保育士の女性比率、95.8%
これまで、女性の社会進出が遅れている事例を上げてきましたが、中には女性が非常に多い職場もあります。例えば、保育士は女性比率が95.8%と、ほとんどが女性によって支えられています。
保育園に入れたくても、入れられない待機児童の数は、全国で2,680人(2023年時点)。待機児童問題が大きく取り上げられるようになってから数年で大幅に減少しているものの、特に都市部などでは数百人の待機児童を抱える自治体が幾つもあるなど、引き続き社会問題となっています。
また、実際には希望する認可保育所に入れなかったにも関わらず、特定の園のみを希望しているなどの理由で「待機児童」としてカウントされていない「隠れ待機児童」は6万6,168人いることもわかっています。
待機児童問題を解決するために、各自治体では新たに保育園を建設するなどの対応に追われています。それに伴い保育士への求人も増えており、全職種の有効求人倍率が1.03倍なのに対し、保育士の有効求人倍率は2.50倍(2021年)で引く手数多の状況です。にも関わらず、保育士の平均年収は364万円であり、全職種の平均501万円に比べ137万円も低い状況(2021年)です。保育業界は、人材不足が続いているのに、まともに賃金アップがされない特殊な業界です。
女性比率が高く、人材不足が続いている、けれど賃金が低いという点は、介護士とよく似ています。

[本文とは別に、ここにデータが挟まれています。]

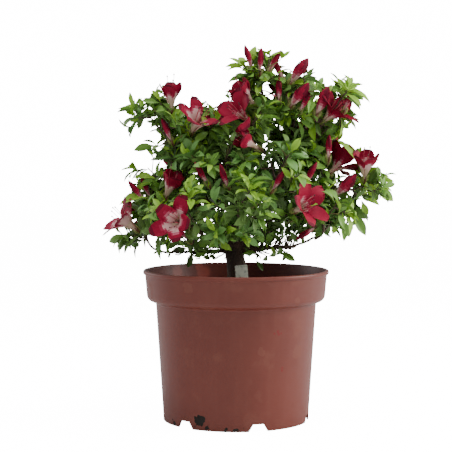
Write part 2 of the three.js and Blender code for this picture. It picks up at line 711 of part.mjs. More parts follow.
// Draws a face out along a row of stations, each with a centre, a direction, a radius and a twist.
// Where the twig bends too sharply, a station turns towards where it came from, and one between
// joints is left out if that isn't enough
function drawTwig(growth, crowd, face, stations, kin) {
  const drawn = [];
  const prisms = [];
  let corners = growth.corners(face);
  for (const { centre, way, radius, twist, joint } of stations) {
    const onward = centre.clone().sub(middleOf(corners)).normalize();
    const turns = EASINGS.map((share) => between(way, onward, share).normalize());
    const rings = turns.map((turn) => ringAfter(corners, centre, turn, radius, twist));
    const ring = rings.find((found) => isSound(corners, found));
    if (!ring) {
      if (joint >= 0) return null;
      continue;
    }
    prisms.push(prismSolid(corners, ring));
    drawn.push({ ring, joint });
    corners = ring;
  }
  if (!prisms.every((prism) => crowd.admits(prism, kin))) return null;
  prisms.forEach((prism) => crowd.add(prism));
  const sides = drawn.map(({ ring, joint }) => ({ joint, faces: growth.draw(face, ring) }));
  return { prisms, collars: sides.filter(({ joint }) => joint >= 0) };
}

// The face of a list that looks most nearly in a direction
function faceTowards(growth, faces, way) {
  const looks = (face) => {
    const [a, b, c] = growth.corners(face);
    return b.clone().sub(a).cross(c.clone().sub(a)).normalize().dot(way);
  };
  return faces.reduce((best, face) => (looks(face) > looks(best) ? face : best));
}

// Stations of a chain of joints: one at each joint, or a collar of two where others branch off
function stationsOf(joints, chain, radiusAt, tipWay) {
  const stations = [];
  chain.forEach((index, i) => {
    const { place, branches } = joints[index];
    const before = i === 0 ? joints[joints[index].parent].place : joints[chain[i - 1]].place;
    const isLast = i === chain.length - 1;
    const way = isLast && tipWay ? tipWay.clone() : place.clone().sub(before).normalize();
    if (!isLast) way.add(joints[chain[i + 1]].place.clone().sub(place).normalize()).normalize();
    const radius = radiusAt((i + 1) / chain.length);
    const isTip = isLast && tipWay;
    if (isTip || branches > 0) {
      const onward = isTip ? place.clone().sub(before).normalize().add(way).normalize() : way;
      stations.push({ centre: along(place, onward, -COLLAR), way: onward, radius, joint: -1 });
      stations.push({ centre: place, way, radius, twist: -Math.PI / 3, joint: index });
    } else {
      stations.push({ centre: place, way, radius, joint: -1 });
    }
  });
  return stations;
}

// Leaves round the collar at a spray's foot, and one at its end where there is no flower
function drawLeaves(growth, crowd, space, spray, prisms, slots, front) {
  const random = seeded(spray.seed);
  const { axis } = spray;
  const places = slots.map((face, i) => ({ face, tilt: i % 2 === 0 ? LOW_TILT : HIGH_TILT }));
  if (spray.flowers.length === 0) places.unshift({ face: front, tilt: TIP_TILT });
  spray.flowers.forEach((flower) => crowd.add(flower));
  const own = [...prisms, ...spray.flowers];
  for (const { face, tilt } of places) {
    const corners = growth.corners(face);
    const root = middleOf(corners);
    const out = face === front
      ? acrossOf(axis)[0].applyAxisAngle(axis, random(0, 2 * Math.PI))
      : root.clone().sub(spray.foot).projectOnPlane(axis).normalize();
    const size = LEAF_LENGTH * random(0.85, 1.1);
    const lean = random(-LEAN_SPREAD, LEAN_SPREAD);
    for (const [change, share] of LEAF_TRIES) {
      const lifted = tilt + lean + change;
      const way = axis.clone().multiplyScalar(Math.cos(lifted)).addScaledVector(out, Math.sin(lifted));
      const up = axis.clone().multiplyScalar(Math.sin(lifted)).addScaledVector(out, -Math.cos(lifted));
      const length = size * share;
      const middle = along(root, way, length * LEAF_WIDEST);
      const tip = along(along(root, way, length), UP, -length * LEAF_DROOP);
      const side = way.clone().cross(up).multiplyScalar((length * LEAF_WIDTH) / 2);
      const blade = [
        middle.clone().add(side), along(middle, up, -length * LEAF_THICKNESS), middle.clone().sub(side),
      ];
      const ring = inStep(corners, blade);
      const spots = [...ring, tip, between(root, tip, 0.3), between(root, tip, 0.8)];
      const isFree = spots.every((spot) => (
        space.holds(spot, LEAF_ROOM) && clearOfLimbs(spot, LEAF_LIMB_ROOM)));
      if (!isFree || !isSound(corners, ring)) continue;
      const solid = leafSolid(corners, ring, tip);
      if (!crowd.admits(solid, spray.flowerRoom, own)) continue;
      crowd.add(solid);
      own.push(solid);
      growth.draw(face, ring);
      growth.close(face, tip);
      break;
    }
  }
}

// A ring's points in the order that follows the corners with the least twist
function inStep(corners, ring) {
  const spread = (points) => {
    const middle = middleOf(points);
    return points.map((point) => point.clone().sub(middle).normalize());
  };
  const from = spread(corners);
  const turns = [0, 1, 2].map((turn) => [0, 1, 2].map((i) => ring[(i + turn) % 3]));
  const match = (points) => spread(points).reduce((sum, way, i) => sum + way.dot(from[i]), 0);
  return turns.reduce((best, points) => (match(points) > match(best) ? points : best));
}

// Two directions across an axis
function acrossOf(axis) {
  const side = axis.clone().cross(UP);
  if (side.lengthSq() < 1e-4) side.set(1, 0, 0);
  side.normalize();
  return [side, side.clone().cross(axis)];
}

// A form turned on a lathe round +Y, stood on its foot along an axis
function standing(profile, sides, foot, axis, shape = () => 1) {
  const points = profile.map(([radius, height]) => new THREE.Vector2(radius, height));
  const form = new THREE.LatheGeometry(points, sides);
  const place = form.attributes.position;
  for (let i = 0; i < place.count; i++) {
    const scale = shape(Math.atan2(place.getX(i), place.getZ(i)), place.getY(i));
    place.setX(i, place.getX(i) * scale);
    place.setZ(i, place.getZ(i) * scale);
  }
  const turn = new THREE.Quaternion().setFromUnitVectors(new THREE.Vector3(0, 1, 0), axis);
  form.applyQuaternion(turn).translate(foot.x, foot.y, foot.z);
  return solidOf(form);
}

// Flowers, grown outwards all round by room
function bloomSolid(foot, axis, room) {
  const { length, rim, throat, notch, depth } = BLOOM;
  const end = length + room;
  const profile = [
    [0, -FLOWER_ROOT - room], [throat + room, length * 0.5],
    [rim + room, end], [0, length * depth + room],
  ];
  return standing(profile, 10, foot, axis, (round, height) => (
    Math.abs(height - end) < NEARBY && Math.cos(5 * round) < 0 ? notch : 1));
}

function halfOpenSolid(foot, axis, room) {
  const { length, rim, throat, depth } = HALF_OPEN;
  const profile = [
    [0, -FLOWER_ROOT - room], [throat + room, length * 0.5], [rim + room, length + room],
    [0, length * depth + room],
  ];
  return standing(profile, 5, foot, axis);
}

function budSolid(foot, axis, room) {
  const profile = [
    [0, -FLOWER_ROOT - room], [BUD.radius + room, BUD.length * 0.6], [0, BUD.length + room],
  ];
  return standing(profile, 5, foot, axis);
}

function sprayFlowers({ foot, axis, form }, room) {
  if (form === 'bloom') return [bloomSolid(foot, axis, room)];
  if (form === 'half') return [halfOpenSolid(foot, axis, room)];
  if (form === 'bud') return [budSolid(foot, axis, room)];
  if (form === 'buds') {
    const [side] = acrossOf(axis);
    return [-1, 1].map((hand) => (
      budSolid(foot, axis.clone().addScaledVector(side, hand * BUD_SPREAD).normalize(), room)));
  }
  return [];
}

// The stem of a mass before anything grows on it, and its stations
function planStem(plan) {
  const { joints, stemEnd, stemRadius } = plan;
  plan.corners = ringRound(joints[0].place, joints[0].way, stemRadius);
  const chain = Array.from({ length: stemEnd }, (_, i) => i + 1);
  plan.stations = stationsOf(joints, chain, (t) => THREE.MathUtils.lerp(stemRadius, twigRadius(3), t));
  let corners = plan.corners;
  plan.stemSolids = plan.stations.map((station) => {
    const { centre, way, radius, twist } = station;
    const ring = ringAfter(corners, centre, way, radius + 2 * GAP, twist);
    const solid = prismSolid(corners, ring);
    corners = ring;
    return solid;
  });
}

// All masses' twigs, with the flowers that find room, before any is made
function planMasses() {
  const plans = Object.keys(MASSES).map((name) => ({ name, ...growMass(name, SPRAYS) }));
  plans.forEach(planStem);
  const crowd = new Crowd([...fatLimbs, ...plans.flatMap((plan) => plan.stemSolids)]);
  for (const spray of plans.flatMap((plan) => plan.sprays)) {
    const room = sprayFlowers(spray, FLOWER_ROOM);
    const isFree = room.every((solid) => crowd.admits(solid));
    spray.flowers = isFree ? sprayFlowers(spray, 0) : [];
    spray.flowerRoom = isFree ? room : [];
    room.filter(() => isFree).forEach((solid) => crowd.add(solid));
  }
  return plans;
}

function makeMass(plan, plans) {
  const { space, joints, sprays, stemEnd, corners, stations } = plan;
  const others = plans.filter((other) => other !== plan);
  const crowd = new Crowd([
    ...fatLimbs,
    ...others.flatMap((other) => other.stemSolids),
    ...plans.flatMap((each) => each.sprays).flatMap((spray) => spray.flowerRoom),
  ]);
  const collars = new Map();
  const ownTwigs = [];
  const keep = (body, drawn) => {
    ownTwigs.push(...drawn.prisms);
    drawn.collars.forEach(({ joint, faces }) => collars.set(joint, { body, faces }));
  };
  const stem = new Growth(corners);
  keep(stem, drawTwig(stem, crowd, 1, stations, []));
  if (collars.has(stemEnd)) collars.get(stemEnd).faces.push(1);

  const grown = [];
  for (const spray of sprays) {
    const collar = collars.get(spray.root);
    if (!collar || collar.faces.length === 0) continue;
    const chain = [spray.joint];
    while (joints[chain[0]].parent !== spray.root) chain.unshift(joints[chain[0]].parent);
    const root = joints[spray.root].place;
    const leaving = joints[chain[0]].place.clone().sub(root).normalize();
    const carried = twigRadius(joints[chain[0]].carries);
    const twigStations = stationsOf(joints, chain, (t) => (
      THREE.MathUtils.lerp(carried, twigRadius(1), t)), spray.axis);
    let { body } = collar;
    let face = faceTowards(body, collar.faces, leaving);
    let drawn = drawTwig(body, crowd, face, twigStations, spray.flowerRoom);
    if (drawn) {
      collar.faces.splice(collar.faces.indexOf(face), 1);
    } else {
      body = new Growth(ringRound(root, leaving, carried));
      face = 1;
      drawn = drawTwig(body, crowd, face, twigStations, [...ownTwigs, ...spray.flowerRoom]);
    }
    if (!drawn) continue;
    keep(body, drawn);
    const slots = collars.get(spray.joint).faces;
    grown.push({ spray, body, prisms: drawn.prisms, slots, front: face });
  }
  for (const { spray, body, prisms, slots, front } of grown) {
    drawLeaves(body, crowd, space, spray, prisms, slots, front);
  }
  const bodies = [...new Set([stem, ...grown.map(({ body }) => body)])].map((body) => body.solid());
  return largestOf(wasm.Manifold.union([...bodies, ...grown.flatMap(({ spray }) => spray.flowers)]));
}

const azalea = new THREE.Group();
azalea.add(meshOf('pot', makePot(), COLOURS.pot, 0.5));
azalea.add(meshOf('soil', makeSoil(), COLOURS.soil, 0.95));
azalea.add(meshOf('tag', tagSolid(0), COLOURS.tag, 0.6));
for (const [name, solid] of makeLimbs()) {
  const node = name === 'trunk' ? 'trunk' : `bough_${name}`;
  azalea.add(meshOf(node, solid, COLOURS.bark, 0.85));
}
const plans = planMasses();
for (const plan of plans) {
  azalea.add(meshOf(`foliage_${plan.name}`, makeMass(plan, plans), COLOURS.foliage, 0.55));
}
azalea.position.set(POT_AXIS[0], POT_AXIS[1], 0);

export default azalea;
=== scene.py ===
"""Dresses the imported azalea: its pot, soil and tag, its bark, twigs, leaves and flowers."""

import json
import math

import bpy
import numpy as np
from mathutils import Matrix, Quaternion, Vector
from mathutils.kdtree import KDTree

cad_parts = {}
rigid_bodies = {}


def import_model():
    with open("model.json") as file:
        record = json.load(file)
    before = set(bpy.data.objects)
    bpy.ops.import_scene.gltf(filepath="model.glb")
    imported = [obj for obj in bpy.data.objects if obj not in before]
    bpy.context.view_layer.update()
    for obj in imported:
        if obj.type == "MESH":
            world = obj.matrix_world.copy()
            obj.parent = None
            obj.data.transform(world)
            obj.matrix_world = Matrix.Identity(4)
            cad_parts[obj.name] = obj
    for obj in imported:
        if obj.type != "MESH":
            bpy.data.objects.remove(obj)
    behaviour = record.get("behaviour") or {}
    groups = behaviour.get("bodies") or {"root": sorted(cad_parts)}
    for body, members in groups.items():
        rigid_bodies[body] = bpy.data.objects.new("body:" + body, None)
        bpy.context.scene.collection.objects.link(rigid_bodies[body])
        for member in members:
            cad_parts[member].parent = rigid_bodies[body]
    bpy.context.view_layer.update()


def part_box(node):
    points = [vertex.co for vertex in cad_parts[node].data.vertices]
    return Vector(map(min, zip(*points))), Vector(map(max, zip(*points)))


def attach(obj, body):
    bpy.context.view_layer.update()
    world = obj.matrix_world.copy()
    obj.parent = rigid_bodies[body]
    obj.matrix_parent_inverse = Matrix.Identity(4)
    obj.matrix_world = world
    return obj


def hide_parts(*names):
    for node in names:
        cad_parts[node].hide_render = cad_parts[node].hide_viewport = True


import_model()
bpy.ops.object.select_all(action="DESELECT")

# Sizes and places are in millimetres from the pot's axis and the ground, and go through MM
MM = 0.001
POT_LOW, POT_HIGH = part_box("pot")
POT_AXIS = Vector(((POT_LOW.x + POT_HIGH.x) / 2, (POT_LOW.y + POT_HIGH.y) / 2, 0))
UP = Vector((0, 0, 1))
TO_CAMERA = Vector((0, -1, 0))
GOLDEN_TURN = math.radians(137.5)

# Each random number is the last one times the factor, within the limit, as in the solids
DRAW_FACTOR = 48271
DRAW_LIMIT = 2147483647

# Pot
POT_HEIGHT = 178
LIP_RADIUS = 110
LIP_HEIGHT = 4.5
BAND_TOP_RADIUS = 107.8
BAND_FOOT_RADIUS = 105.5
BAND_FOOT = 146.5
SHOULDER_FOOT = 140
BODY_TOP_RADIUS = 95
FOOT_RADIUS = 86.3
WALL = 1.5
FOOT_WALL = 2.2
FLOOR_UNDERSIDE = 9
FLOOR_TOP = 11.2
POT_SIDES = 180
AXIS_GAP = 0.5
FILLET_STEPS = 4
LONGEST_FILLET = 0.48
NOTCHES = 6
FIRST_NOTCH = -43
NOTCH_WIDTH = 23
NOTCH_SLANT = 5
NOTCH_HEIGHT = 8.5
CUT_DEPTH = 12
DRAIN_RADIUS = 6
DRAIN_PLACE = 66
DRAIN_SIDES = 32

# Marks on the pot's front: the places, across and up, and the radius of each
DIRT = [((-42, 12), 5), ((-34, 4), 1.8), ((-12, 2), 2), ((0, 2), 2), ((-72, 4), 2.5)]
SCRATCHES = [
    ((43, 112), 1.2), ((47, 114), 1.3), ((48, 111), 1.3), ((51, 112), 1), ((52, 69), 1.2),
    ((52.5, 72), 1.2),
]
DUST = [((-54, 165), 5), ((69, 148), 4), ((28, 92), 3.5), ((70, 88), 6)]
MARK_SPREAD = 1.3
EDGE_PATCHES = 170

# Patches of painted light on the pot's back wall, as seen inside the pot
PAINTED_LIGHT_INSIDE = [((-40, 166), 13), ((-46, 174), 7), ((-72, 168), 12)]
PAINTED_LIGHT_CORE = 0.3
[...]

かつては育児や介護といった「ケア労働」は、家庭の中で女性が無償で行うものだと考えられていました。保育や介護の負担を家庭で担えなくなり、専門職として外部化されてから相当な時間が経ったにも関わらず、そこに従事する人々の待遇改善がなされない背景には、「ケア労働は新たな経済的価値を産まない労働だ」などの間違った社会通念や女性蔑視的な価値観が未だに根強く存在しているのかもしれません。